U.S. nuclear warhead assembly operations at a Tennessee facility were temporarily suspended earlier this year after a worker improperly used hand-copied notes from the wrong specifications document, the Knoxville News Sentinel reported today (see GSN, Aug. 15).

Operations have since resumed at the Y-12 facility in Oak Ridge after a review concluded that the safety violation was not a systemic problem.

“It’s an isolated incident,” said Thomas D’Agostino, head of the Energy Department’s National Nuclear Security Administration, while praising the worker for self-reporting the event.

While assembling a warhead, the worker improperly used a handwritten crib sheet onto which he copied part sizes from a different nuclear-weapon component than the one he was working on, according to a report by the Defense Nuclear Facilities Safety Board that was completed Aug. 15, but not publicly released until recently.

A Y-12 spokeswoman did not say whether the worker had been disciplined, nor did she identify the warhead that was being assembled. However, the incident took place at a time the facility was conducting refurbishment of W-76 warheads for submarine-based Trident missiles, according to the News Sentinel.

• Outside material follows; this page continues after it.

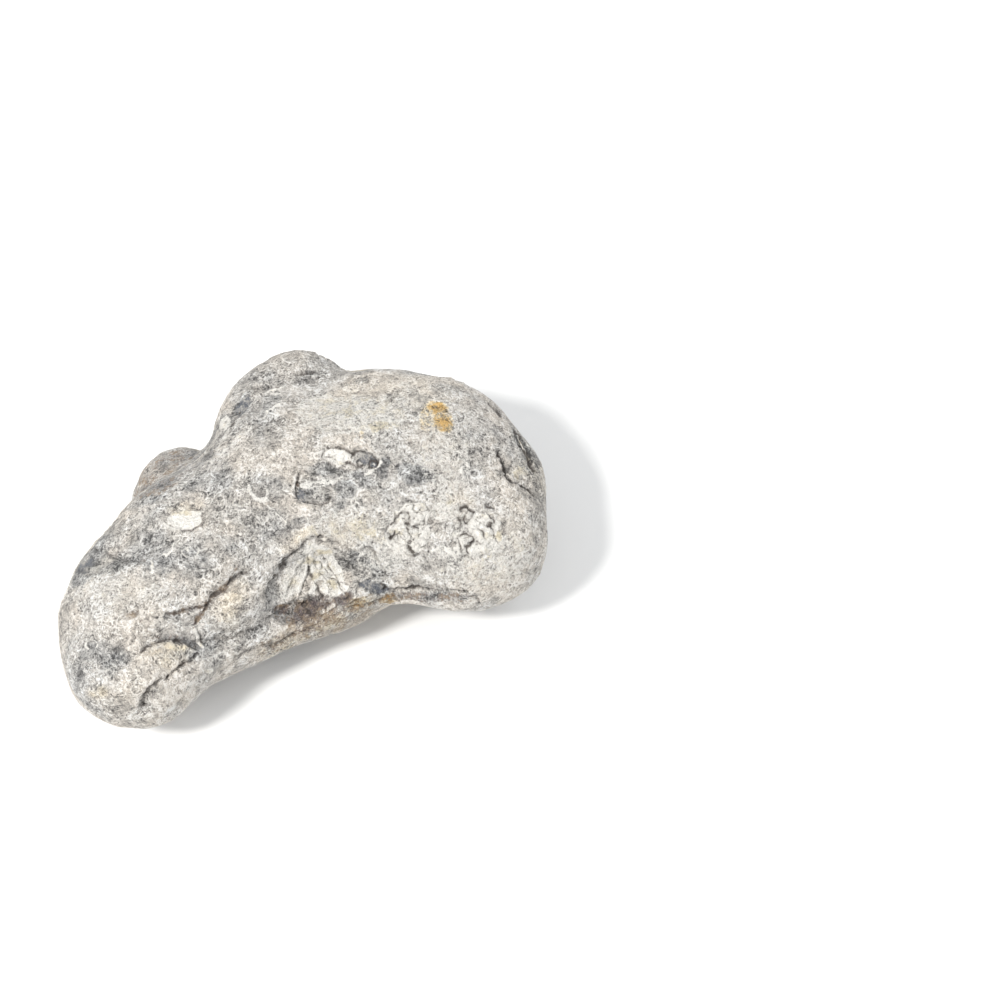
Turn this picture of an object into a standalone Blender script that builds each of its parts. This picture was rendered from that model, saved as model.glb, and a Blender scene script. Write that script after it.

The safety board criticized the worker for making the crib sheet, but also identified some weaknesses in allowed procedures.

“A contributing factor was that work control processes allow the operator to handle several specification sheets for different weapon builds as opposed to requiring handling of only the specification sheets for the specific unit being assembled,” the report says (Frank Munger, Knoxville News Sentinel, Oct. 10).